Chez FIAT la tradition du syndicalisme corporatiste fasciste s’est poursuivie après la guerre par l’intermédiaire de syndicats-maisons. Ce n’est qu’après les luttes ouvrières de 68 que les syndicats tricolores comme la CGIL y remplacèrent ces vieux syndicats ultra-corrompus; à l’échelle nationale des nouvelles loi sur la représentation syndicale et différentes mesures sociales instituèrent leur rôle collaborationniste dans une situation d’agitation sociale plus marquée qu’auparavant. Mais dès la fin des années soixante-dix, après l’éclatement de crises économiques générales (à commencer par celle de 1975), la bourgeoisie commença à passer à l’offensive pour reprendre un certain nombre d’ «avantages» accordés précédemment aux prolétaires et pour intensifier l’exploitation capitaliste. Pour en rester à FIAT, cette entreprise qui comptait 120.000 salariés en Italie au début des années 80 (dont 60.000 à Mirafiori), n’en a plus qu’environ 60.000 aujourd’hui, bien qu’entre-temps elle a absorbé d’autres entreprises comme Alfa-Roméo, Lancia, Autobianchi, etc. Sans le rôle des syndicats et des partis réformistes, FIAT n’aurait pas réussi à réaliser son développement internationale et à surmonter ses différentes crises, pendant lesquelles il a obtenu à volonté des subventions étatiques.
Aujourd’hui la direction de FIAT et ses alliés bourgeois se vantent du «tournant historique» qui consisterait à avoir plié les syndicats à l’objectif de la productivité maximum de la force de travail; en fait il s’agit d’avoir fait abandonner aux prolétaires, non les positions de classe qu’ils avaient dans les années vingt, mais les positions réformistes qui assuraient leur paralysie en contrepartie de quelques concessions.
C’est en réalité un processus en cours depuis des années et qui s’est manifesté et se manifeste par une dégradation continue des conditions de vie et de travail des ouvriers, par une précarisation toujours croissante de la situation prolétarienne. La responsabilité non seulement des syndicats réformistes classiques mais aussi des syndicats dits alternatifs (type COBAS) qui maintiennent les luttes dans le cadre démocratique des mécanismes légaux de négociations, institués précisément pour paralyser la force du classe du prolétariat, est énorme à cet égard. Que pouvaient faire les ouvriers de Mirafiori en l’absence d’organisation de classe? Le chantage à l’emploi a toujours été une des armes les plus efficaces des patrons; la majorité qui a voté oui, même à contrecoeur, pense avoir sauvé son emploi.
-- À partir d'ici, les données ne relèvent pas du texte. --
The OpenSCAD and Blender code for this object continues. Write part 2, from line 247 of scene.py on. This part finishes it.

Mais à quel prix et pour combien de temps? L’exemple en France de Continental montre que la soumission aux chantages patronaux est toujours un marché de dupes: les travailleurs de FIAT s’en apercevront bien vite. Les travailleurs ne pourront pas ne pas se révolter contre la situation qui leur est faite, ils ne pourront pas ne pas se lancer dans la lutte de résistance quotidienne contre les patrons, lutte qui jouera le rôle d’école de guerre de classe contre le système capitaliste tout entier.
La leçon que les prolétaires devront tôt ou tard tirer de l’épisode FIAT et du «tournant historique» que ses patrons veulent imposer est en substance celle-ci:
● Rompre complètement avec les pratiques et les politiques du collaborationnisme syndical et politique, c’est-à-dire avec la politique de conciliation entre les classes.
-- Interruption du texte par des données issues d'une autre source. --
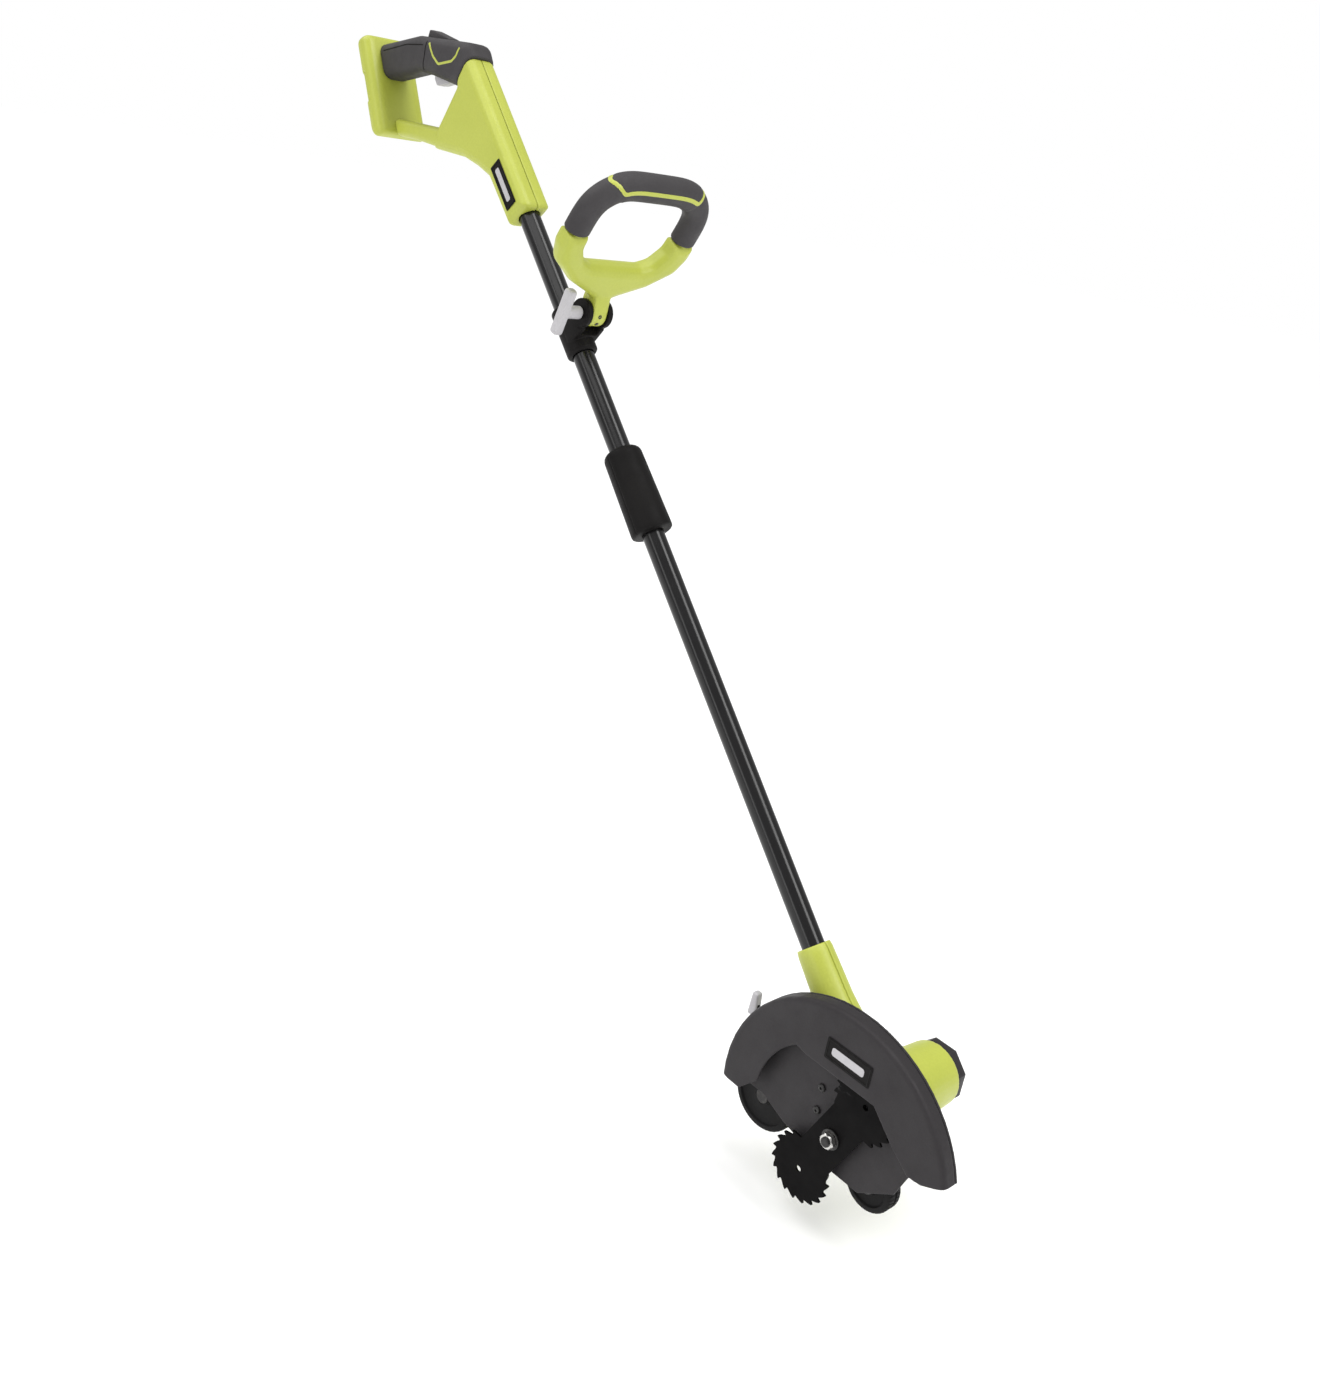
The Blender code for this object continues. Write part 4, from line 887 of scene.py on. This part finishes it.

● Lutter sur le terrain de l’affrontement ouvert entre capitalistes et prolétaires, en adoptant les méthodes et les moyens de la lutte de classe.
● Défendre exclusivement les intérêts ouvriers contre toute attaque bourgeoise.
● Combattre la concurrence entre prolétaires, en prenant conscience d’être membres de la même classe au delà des divisions d’âge, de sexe, de conviction politique, d’appartenance religieuse, de nationalité, d’emploi ou de chômage.
● Revendiquer des objectifs unifiants les travailleurs des différentes entreprises et secteurs pour surmonter le localisme et le corporatisme
● S’organiser sur des bases de classe, dans la perspective de reconstituer une organisation ouvrière classiste, sans aucun lien avec des institutions étatiques ou des associations patronales.
Surmonter l’oubli des positions de classe au cours de toutes ces décennies ne sera pas facile; il ne suffira pas de lutter pour des revendications immédiates exclusivement ouvrières et avec des méthodes de classe. Mais c’est une nécessité incontournable pour que le prolétariat soit capable d’aller plus loin, vers la lutte révolutionnaire, grâce à la seule chose qu’il possède dans cette société, en tant que classe historique, donc comme parti de classe: la théorie révolutionnaire, le marxisme, c’est-à-dire le programme d’un mouvement révolutionnaire que la classe prolétarienne sera appelée à mettre en oeuvre par l’évolution même des contradictions dramatiques du capitalisme.